• [GIVEN DATA]

════════════════════

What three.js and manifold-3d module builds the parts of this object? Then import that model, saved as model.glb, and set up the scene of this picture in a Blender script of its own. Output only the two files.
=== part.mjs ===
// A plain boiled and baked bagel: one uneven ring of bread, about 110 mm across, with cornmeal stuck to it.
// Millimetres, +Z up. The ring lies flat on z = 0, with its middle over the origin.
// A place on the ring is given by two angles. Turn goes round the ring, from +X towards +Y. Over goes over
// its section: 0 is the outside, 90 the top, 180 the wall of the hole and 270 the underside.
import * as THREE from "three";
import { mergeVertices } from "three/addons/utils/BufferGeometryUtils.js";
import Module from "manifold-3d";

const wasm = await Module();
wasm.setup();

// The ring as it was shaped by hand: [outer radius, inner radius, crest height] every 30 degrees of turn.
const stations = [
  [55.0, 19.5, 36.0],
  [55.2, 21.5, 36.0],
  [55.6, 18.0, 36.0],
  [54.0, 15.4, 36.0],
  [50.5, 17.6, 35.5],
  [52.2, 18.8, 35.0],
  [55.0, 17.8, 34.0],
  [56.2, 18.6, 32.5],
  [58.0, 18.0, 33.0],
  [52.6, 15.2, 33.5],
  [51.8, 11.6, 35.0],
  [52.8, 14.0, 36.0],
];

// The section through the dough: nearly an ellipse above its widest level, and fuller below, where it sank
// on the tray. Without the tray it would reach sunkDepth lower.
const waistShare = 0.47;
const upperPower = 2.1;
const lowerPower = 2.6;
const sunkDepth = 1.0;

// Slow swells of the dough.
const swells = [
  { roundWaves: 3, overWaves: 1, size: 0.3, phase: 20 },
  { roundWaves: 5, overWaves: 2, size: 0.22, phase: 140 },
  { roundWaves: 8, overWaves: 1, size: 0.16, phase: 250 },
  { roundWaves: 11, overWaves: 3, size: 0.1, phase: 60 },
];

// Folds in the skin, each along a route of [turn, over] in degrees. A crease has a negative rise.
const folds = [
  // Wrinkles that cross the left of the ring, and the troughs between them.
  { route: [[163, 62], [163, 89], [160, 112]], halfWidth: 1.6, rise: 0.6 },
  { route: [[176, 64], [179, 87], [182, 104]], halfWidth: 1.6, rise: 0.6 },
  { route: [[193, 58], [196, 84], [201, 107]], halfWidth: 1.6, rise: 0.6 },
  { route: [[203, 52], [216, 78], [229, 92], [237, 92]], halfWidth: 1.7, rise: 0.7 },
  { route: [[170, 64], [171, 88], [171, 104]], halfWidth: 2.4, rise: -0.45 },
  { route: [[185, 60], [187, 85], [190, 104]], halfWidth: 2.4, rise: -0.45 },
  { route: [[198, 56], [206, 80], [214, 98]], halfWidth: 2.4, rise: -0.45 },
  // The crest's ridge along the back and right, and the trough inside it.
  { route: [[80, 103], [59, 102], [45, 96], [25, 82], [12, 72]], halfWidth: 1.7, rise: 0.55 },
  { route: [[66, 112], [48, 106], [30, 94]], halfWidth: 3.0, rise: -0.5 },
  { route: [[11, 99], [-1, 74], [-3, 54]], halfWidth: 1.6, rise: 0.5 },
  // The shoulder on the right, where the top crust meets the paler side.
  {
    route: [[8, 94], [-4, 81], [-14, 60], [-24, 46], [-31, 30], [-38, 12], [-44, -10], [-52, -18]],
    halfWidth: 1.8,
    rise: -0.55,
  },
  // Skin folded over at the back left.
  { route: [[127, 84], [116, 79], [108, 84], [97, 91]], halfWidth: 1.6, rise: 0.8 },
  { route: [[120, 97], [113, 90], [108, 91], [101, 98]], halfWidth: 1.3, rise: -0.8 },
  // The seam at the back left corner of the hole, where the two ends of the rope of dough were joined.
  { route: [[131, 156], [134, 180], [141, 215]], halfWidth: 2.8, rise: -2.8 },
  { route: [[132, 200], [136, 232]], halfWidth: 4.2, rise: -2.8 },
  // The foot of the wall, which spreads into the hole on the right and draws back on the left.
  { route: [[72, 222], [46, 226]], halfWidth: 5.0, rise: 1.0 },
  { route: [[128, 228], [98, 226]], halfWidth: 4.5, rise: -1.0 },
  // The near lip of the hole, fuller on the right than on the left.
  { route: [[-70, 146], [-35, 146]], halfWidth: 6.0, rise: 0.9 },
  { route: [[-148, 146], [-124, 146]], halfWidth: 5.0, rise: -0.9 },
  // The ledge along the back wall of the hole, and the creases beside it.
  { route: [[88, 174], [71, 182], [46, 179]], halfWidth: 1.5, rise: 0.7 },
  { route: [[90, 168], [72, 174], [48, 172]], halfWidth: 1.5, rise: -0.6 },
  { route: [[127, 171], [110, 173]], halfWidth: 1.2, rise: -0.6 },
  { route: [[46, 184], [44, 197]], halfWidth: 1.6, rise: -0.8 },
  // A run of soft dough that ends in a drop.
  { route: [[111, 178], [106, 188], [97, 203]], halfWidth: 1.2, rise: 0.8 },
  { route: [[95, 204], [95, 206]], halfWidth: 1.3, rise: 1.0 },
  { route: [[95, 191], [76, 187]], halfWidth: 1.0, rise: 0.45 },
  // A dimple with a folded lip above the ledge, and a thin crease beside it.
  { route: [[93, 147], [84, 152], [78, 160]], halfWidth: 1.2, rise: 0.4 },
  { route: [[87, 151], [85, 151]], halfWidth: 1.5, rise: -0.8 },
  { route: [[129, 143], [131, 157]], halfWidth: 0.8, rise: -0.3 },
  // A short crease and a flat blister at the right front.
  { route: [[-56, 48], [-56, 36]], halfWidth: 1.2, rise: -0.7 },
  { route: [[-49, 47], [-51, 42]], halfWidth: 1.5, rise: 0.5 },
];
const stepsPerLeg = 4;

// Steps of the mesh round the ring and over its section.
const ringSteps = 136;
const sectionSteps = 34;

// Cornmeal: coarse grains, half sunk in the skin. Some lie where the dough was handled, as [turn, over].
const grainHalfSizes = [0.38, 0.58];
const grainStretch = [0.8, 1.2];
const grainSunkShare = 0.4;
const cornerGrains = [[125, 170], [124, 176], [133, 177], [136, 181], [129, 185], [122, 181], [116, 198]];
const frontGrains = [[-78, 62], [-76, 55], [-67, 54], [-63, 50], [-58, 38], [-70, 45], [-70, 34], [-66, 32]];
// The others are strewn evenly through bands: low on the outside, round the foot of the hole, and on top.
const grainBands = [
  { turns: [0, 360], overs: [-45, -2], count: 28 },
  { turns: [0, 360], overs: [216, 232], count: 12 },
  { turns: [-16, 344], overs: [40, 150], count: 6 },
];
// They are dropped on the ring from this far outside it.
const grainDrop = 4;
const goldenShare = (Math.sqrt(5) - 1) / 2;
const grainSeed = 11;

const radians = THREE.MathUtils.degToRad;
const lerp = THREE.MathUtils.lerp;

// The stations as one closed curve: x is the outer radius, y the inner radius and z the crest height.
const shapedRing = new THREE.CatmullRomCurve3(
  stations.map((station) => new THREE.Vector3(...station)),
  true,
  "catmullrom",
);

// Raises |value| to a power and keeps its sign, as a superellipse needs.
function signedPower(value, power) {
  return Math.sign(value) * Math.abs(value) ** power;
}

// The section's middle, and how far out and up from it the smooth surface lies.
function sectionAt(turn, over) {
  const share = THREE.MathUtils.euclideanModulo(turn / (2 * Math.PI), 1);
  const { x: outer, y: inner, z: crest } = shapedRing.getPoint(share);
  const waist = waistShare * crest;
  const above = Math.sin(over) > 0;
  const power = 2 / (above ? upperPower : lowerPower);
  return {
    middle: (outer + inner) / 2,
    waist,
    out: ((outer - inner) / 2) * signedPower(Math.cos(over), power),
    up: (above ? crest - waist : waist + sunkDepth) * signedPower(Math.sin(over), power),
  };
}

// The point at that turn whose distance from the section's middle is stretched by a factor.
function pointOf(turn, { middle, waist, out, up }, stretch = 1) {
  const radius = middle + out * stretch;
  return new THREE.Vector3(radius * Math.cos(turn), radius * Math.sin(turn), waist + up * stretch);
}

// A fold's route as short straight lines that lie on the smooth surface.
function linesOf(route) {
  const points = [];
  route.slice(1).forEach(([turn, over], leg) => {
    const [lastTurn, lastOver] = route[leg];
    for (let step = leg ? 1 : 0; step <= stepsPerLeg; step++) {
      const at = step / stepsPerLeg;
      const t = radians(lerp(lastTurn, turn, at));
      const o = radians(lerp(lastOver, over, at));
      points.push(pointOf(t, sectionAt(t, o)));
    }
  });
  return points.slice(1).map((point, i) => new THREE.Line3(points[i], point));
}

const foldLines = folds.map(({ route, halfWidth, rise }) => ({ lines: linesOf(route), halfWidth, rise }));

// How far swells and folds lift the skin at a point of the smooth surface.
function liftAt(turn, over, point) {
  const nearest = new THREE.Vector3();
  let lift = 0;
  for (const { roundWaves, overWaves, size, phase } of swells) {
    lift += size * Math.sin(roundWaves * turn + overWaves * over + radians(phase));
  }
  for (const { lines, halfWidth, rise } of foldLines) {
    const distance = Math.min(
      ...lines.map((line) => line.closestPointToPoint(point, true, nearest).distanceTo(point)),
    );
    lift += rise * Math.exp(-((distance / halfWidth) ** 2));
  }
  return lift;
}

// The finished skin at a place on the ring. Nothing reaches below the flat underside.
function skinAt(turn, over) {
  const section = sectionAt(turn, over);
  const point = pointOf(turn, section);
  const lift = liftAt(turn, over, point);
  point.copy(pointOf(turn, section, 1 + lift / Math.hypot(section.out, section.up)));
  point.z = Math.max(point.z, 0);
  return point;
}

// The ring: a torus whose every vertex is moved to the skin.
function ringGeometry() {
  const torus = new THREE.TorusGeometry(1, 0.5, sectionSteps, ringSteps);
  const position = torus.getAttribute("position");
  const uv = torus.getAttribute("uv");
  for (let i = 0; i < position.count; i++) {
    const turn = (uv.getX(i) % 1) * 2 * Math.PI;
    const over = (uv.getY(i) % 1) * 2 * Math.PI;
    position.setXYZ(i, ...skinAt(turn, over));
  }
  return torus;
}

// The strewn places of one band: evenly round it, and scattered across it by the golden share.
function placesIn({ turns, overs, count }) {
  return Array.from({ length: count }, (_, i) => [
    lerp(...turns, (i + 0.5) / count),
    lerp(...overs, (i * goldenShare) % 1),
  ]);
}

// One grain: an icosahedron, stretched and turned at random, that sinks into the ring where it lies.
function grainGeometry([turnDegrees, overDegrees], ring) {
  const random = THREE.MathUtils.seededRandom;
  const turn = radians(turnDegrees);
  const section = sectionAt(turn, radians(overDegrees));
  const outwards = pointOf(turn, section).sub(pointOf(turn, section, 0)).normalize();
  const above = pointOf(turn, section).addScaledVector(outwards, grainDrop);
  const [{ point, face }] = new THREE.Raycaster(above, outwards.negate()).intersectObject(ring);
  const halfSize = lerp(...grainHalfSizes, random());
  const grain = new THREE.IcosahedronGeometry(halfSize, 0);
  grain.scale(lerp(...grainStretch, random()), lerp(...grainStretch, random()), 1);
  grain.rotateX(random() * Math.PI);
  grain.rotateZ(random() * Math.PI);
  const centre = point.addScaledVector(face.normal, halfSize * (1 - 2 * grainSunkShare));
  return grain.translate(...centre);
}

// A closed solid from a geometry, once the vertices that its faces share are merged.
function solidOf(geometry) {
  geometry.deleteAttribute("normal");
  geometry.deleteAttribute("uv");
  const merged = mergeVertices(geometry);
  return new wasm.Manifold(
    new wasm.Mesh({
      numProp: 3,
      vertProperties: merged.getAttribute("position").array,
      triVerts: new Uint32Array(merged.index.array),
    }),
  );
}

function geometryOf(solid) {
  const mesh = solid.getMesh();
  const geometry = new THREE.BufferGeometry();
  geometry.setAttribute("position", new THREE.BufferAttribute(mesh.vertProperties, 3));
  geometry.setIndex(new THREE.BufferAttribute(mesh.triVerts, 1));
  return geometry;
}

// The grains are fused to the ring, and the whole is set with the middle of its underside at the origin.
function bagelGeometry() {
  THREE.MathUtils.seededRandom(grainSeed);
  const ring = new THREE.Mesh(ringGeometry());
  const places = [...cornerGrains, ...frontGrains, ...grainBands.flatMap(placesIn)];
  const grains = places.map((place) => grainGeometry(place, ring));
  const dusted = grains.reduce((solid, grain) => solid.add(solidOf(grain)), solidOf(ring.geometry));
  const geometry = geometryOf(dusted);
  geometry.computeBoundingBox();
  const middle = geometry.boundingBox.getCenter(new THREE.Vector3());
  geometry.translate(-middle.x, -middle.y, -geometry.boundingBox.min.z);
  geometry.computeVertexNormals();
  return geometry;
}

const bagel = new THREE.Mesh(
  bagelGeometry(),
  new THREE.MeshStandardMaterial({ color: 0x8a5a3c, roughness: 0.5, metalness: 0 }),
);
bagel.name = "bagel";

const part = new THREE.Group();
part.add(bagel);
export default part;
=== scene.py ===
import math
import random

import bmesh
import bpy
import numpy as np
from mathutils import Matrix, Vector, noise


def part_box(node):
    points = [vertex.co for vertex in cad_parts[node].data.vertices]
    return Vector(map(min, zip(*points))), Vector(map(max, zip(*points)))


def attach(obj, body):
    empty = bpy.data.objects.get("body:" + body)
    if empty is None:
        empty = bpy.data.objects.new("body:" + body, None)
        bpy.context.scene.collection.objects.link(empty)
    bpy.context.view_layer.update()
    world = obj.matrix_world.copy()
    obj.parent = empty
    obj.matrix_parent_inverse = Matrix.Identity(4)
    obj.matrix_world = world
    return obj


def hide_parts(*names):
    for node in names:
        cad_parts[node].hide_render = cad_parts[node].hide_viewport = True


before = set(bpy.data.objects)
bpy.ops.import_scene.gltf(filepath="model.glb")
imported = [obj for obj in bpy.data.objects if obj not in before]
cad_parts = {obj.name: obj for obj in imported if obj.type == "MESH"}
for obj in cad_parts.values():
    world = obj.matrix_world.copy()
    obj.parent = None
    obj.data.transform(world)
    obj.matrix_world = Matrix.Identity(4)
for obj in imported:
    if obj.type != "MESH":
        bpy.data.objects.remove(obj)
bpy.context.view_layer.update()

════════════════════

With the first line being the one containing "const bagel = new" and the last line the one containing "bpy.data.objects.remove(obj)", transcribe exactly the lines above that fall in that range.

• [SOLUTION FOR THIS TASK]
const bagel = new THREE.Mesh(
  bagelGeometry(),
  new THREE.MeshStandardMaterial({ color: 0x8a5a3c, roughness: 0.5, metalness: 0 }),
);
bagel.name = "bagel";

const part = new THREE.Group();
part.add(bagel);
export default part;
=== scene.py ===
import math
import random

import bmesh
import bpy
import numpy as np
from mathutils import Matrix, Vector, noise


def part_box(node):
    points = [vertex.co for vertex in cad_parts[node].data.vertices]
    return Vector(map(min, zip(*points))), Vector(map(max, zip(*points)))


def attach(obj, body):
    empty = bpy.data.objects.get("body:" + body)
    if empty is None:
        empty = bpy.data.objects.new("body:" + body, None)
        bpy.context.scene.collection.objects.link(empty)
    bpy.context.view_layer.update()
    world = obj.matrix_world.copy()
    obj.parent = empty
    obj.matrix_parent_inverse = Matrix.Identity(4)
    obj.matrix_world = world
    return obj


def hide_parts(*names):
    for node in names:
        cad_parts[node].hide_render = cad_parts[node].hide_viewport = True


before = set(bpy.data.objects)
bpy.ops.import_scene.gltf(filepath="model.glb")
imported = [obj for obj in bpy.data.objects if obj not in before]
cad_parts = {obj.name: obj for obj in imported if obj.type == "MESH"}
for obj in cad_parts.values():
    world = obj.matrix_world.copy()
    obj.parent = None
    obj.data.transform(world)
    obj.matrix_world = Matrix.Identity(4)
for obj in imported:
    if obj.type != "MESH":
        bpy.data.objects.remove(obj)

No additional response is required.